4.6.2. Parents’ Subjective Evaluation: Family Perspectives on Educational Value
Parents’ subjective evaluations were systematically collected based on careful observation of their children’s behavioral responses during the experimental sessions and their personal assessment of the system’s educational merit. Given the absence of statistically significant differences in objective metrics between custom music and no-music conditions for gaze duration and AOI patterns, parental and teacher evaluations strategically focused on comparing AI-generated personalized music conditions with traditional no-music artwork viewing. Sixteen parents (8 mothers, 8 fathers) provided subjective evaluations using a validated 5-point Likert scale (1 = strongly disagree, 5 = strongly agree) across the following carefully constructed indicators:
Enhanced Interest and Comprehension: “My child demonstrated increased interest in and understanding of the artwork when accompanied by AI-generated music” (Mean rating: 4.56 ± 0.51).
Age-Appropriate Design: “The system’s objectives and content are clearly aligned with my child’s developmental stage and cognitive abilities” (Mean rating: 4.69 ± 0.48).
Innovation and Engagement: “The design content is lively, interesting, and represents an innovative approach to art education” (Mean rating: 4.81 ± 0.40).
Positive Emotional Response: “My child exhibited positive attitudes, genuine happiness, and strong participation desire during the experience” (Mean rating: 4.75 ± 0.45).

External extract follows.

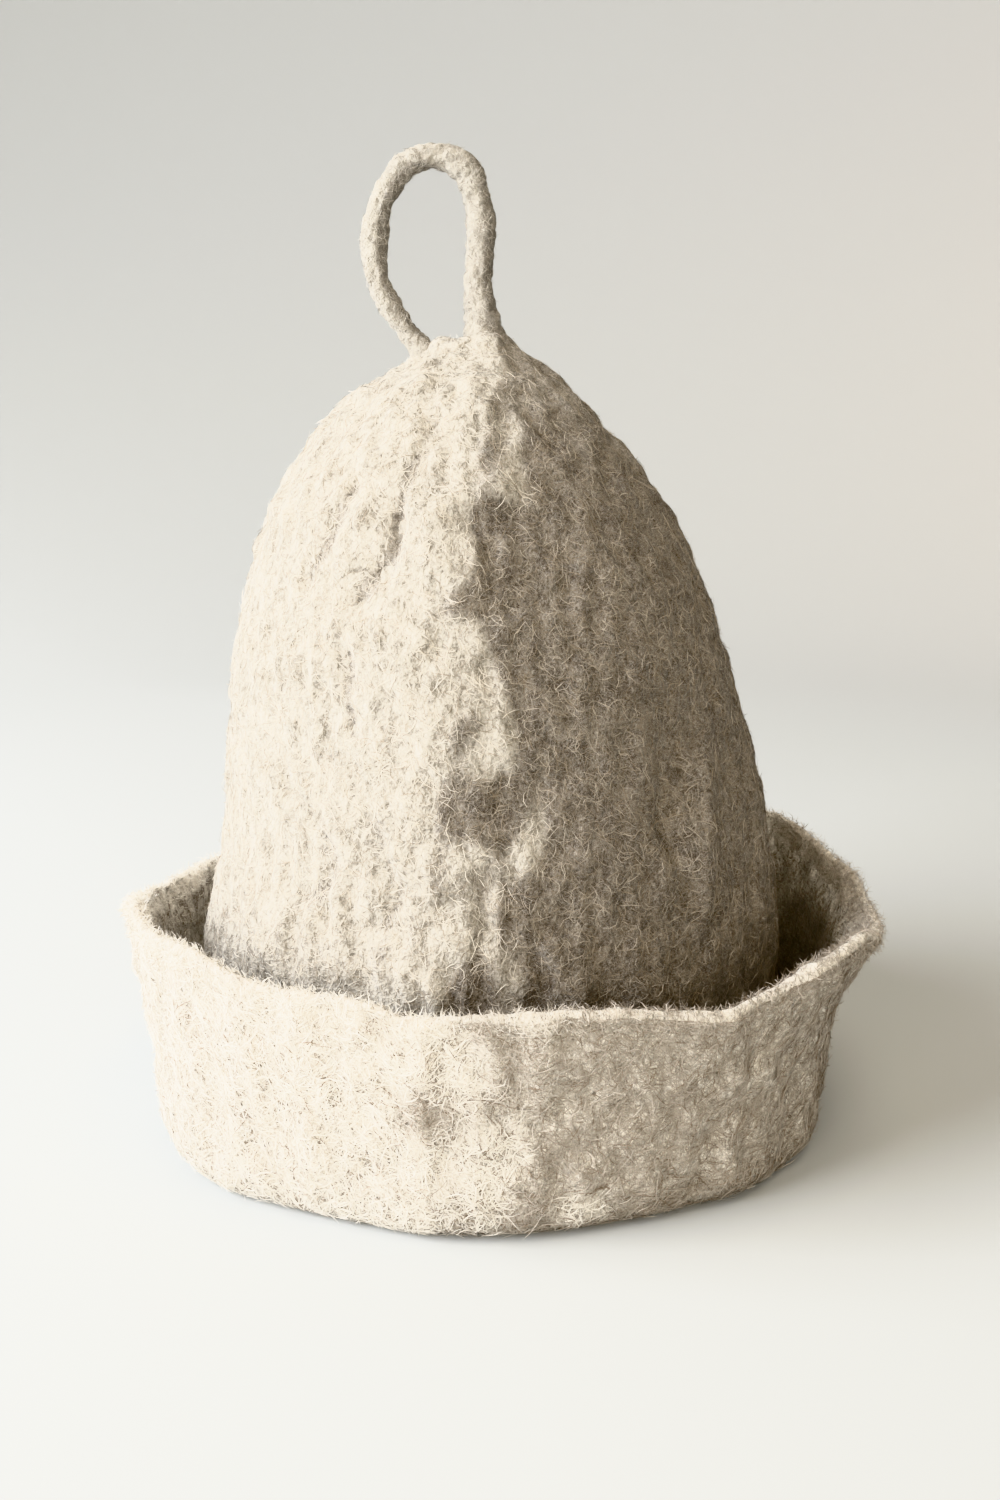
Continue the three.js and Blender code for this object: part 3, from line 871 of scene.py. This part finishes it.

Sustained Interest: “My child expressed willingness and enthusiasm for repeated experiences with the system” (Mean rating: 4.63 ± 0.50).
Results indicated predominantly high parental ratings across all dimensions, with no ratings below 4.0 on any indicator. Qualitative feedback highlighted several key themes: parents appreciated the personalized nature of the musical accompaniment, noting that it seemed to “speak to” their individual child’s interests. Many parents commented on the marked difference in their children’s sustained attention compared to traditional museum or gallery visits. This experimental approach was praised for facilitating self-directed viewing, enhancing attentional skill development while enabling immersive artwork experiences that foster active exploration rather than passive observation.
Parents particularly valued the system’s capacity to support multi-perspective artwork perception without imposing adult interpretations. The design’s emphasis on interactive differences and exploratory engagement while avoiding unidirectional knowledge transfer resonated strongly with contemporary parenting philosophies emphasizing child autonomy and constructivist learning (
Figure 8).
4.6.3. Teachers’ Subjective Evaluation: Professional Educational Assessment
Five experienced preschool educators (mean teaching experience: 8.4 ± 2.3 years) provided professional evaluations based on systematic observation of student behaviors and personal experience with the system, leveraging their extensive pedagogical expertise. Evaluations utilized the same 5-point scale across educationally relevant indicators:
Cognitive Enhancement: “The system demonstrably enhances children’s artwork understanding and aesthetic appreciation” (Mean rating: 4.80 ± 0.45).
Practical Implementation: “The approach offers operational cost-effectiveness and practical feasibility for classroom integration” (Mean rating: 4.40 ± 0.55).
Student Engagement: “Children exhibit high levels of interactive participation and sustained engagement” (Mean rating: 4.80 ± 0.45).
Developmental Appropriateness: “Content aligns with age-appropriate cognitive and emotional development principles” (Mean rating: 5.00 ± 0.00).
Child-Centered Pedagogy: “The system reflects child-centered approaches and promotes subjective initiative in learning” (Mean rating: 4.80 ± 0.45).
Results demonstrated strong professional endorsement of the experimental design model across all pedagogical dimensions. Teachers unanimously agreed (5.0/5.0) that the content was developmentally appropriate, with one educator noting: “This approach brilliantly bridges the gap between children’s natural synesthetic tendencies and formal art appreciation.” The content planning and format were recognized as exemplifying child-centered, interactive, and playful educational approaches that align with contemporary early childhood education best practices.
Teachers particularly emphasized how the system enables children to experience truly personalized musical accompaniment that responds to their individual viewing patterns, creating what one teacher described as “a dialogue between the child and the artwork mediated by music.” The seamless integration of visual interaction with rhythmic musical variations was noted to create genuinely immersive experiences that maintain educational value while maximizing engagement. Several teachers suggested potential applications beyond art appreciation, including literacy development, emotional regulation, and cross-cultural education (
Figure 9).
In summary, this study addresses the critical challenge of enhancing children’s aesthetic development by employing cutting-edge artificial intelligence to integrate personalized visual information with contextually appropriate musical rhythm, thereby significantly improving engagement. Through establishing audiovisual fluency relationships based on scientifically grounded music–color correspondences, our design prioritizes child-centered, developmentally appropriate approaches that respect individual differences. Multi-sensory stimulation successfully attracts and maintains children’s attention to artworks, realizing the pedagogical ideal of learning through play while fostering deep aesthetic appreciation. Both objective behavioral assessments using state-of-the-art eye-tracking technology and subjective evaluations from key stakeholders—teachers and parents—confirm the high applicability and educational value of this experimental design for cultivating children’s aesthetic appreciation and supporting holistic cognitive development.
It is important to contextualize the scope of our current implementation. This study employed pre-composed AI music based on aggregate gaze data from pilot studies. While this approach successfully demonstrated the significant efficacy of AI-generated auditory cues in enhancing sustained attention and AOI-directed attention, it does not represent true real-time personalization. The logical next step and the future direction of this research lie in developing systems capable of generating music in real-time from each child’s own gaze dynamics during the viewing experience. Achieving such a system represents the next frontier in personalized aesthetic education, moving from a pre-defined, stimulus-matched approach to a fully adaptive, child-centered one.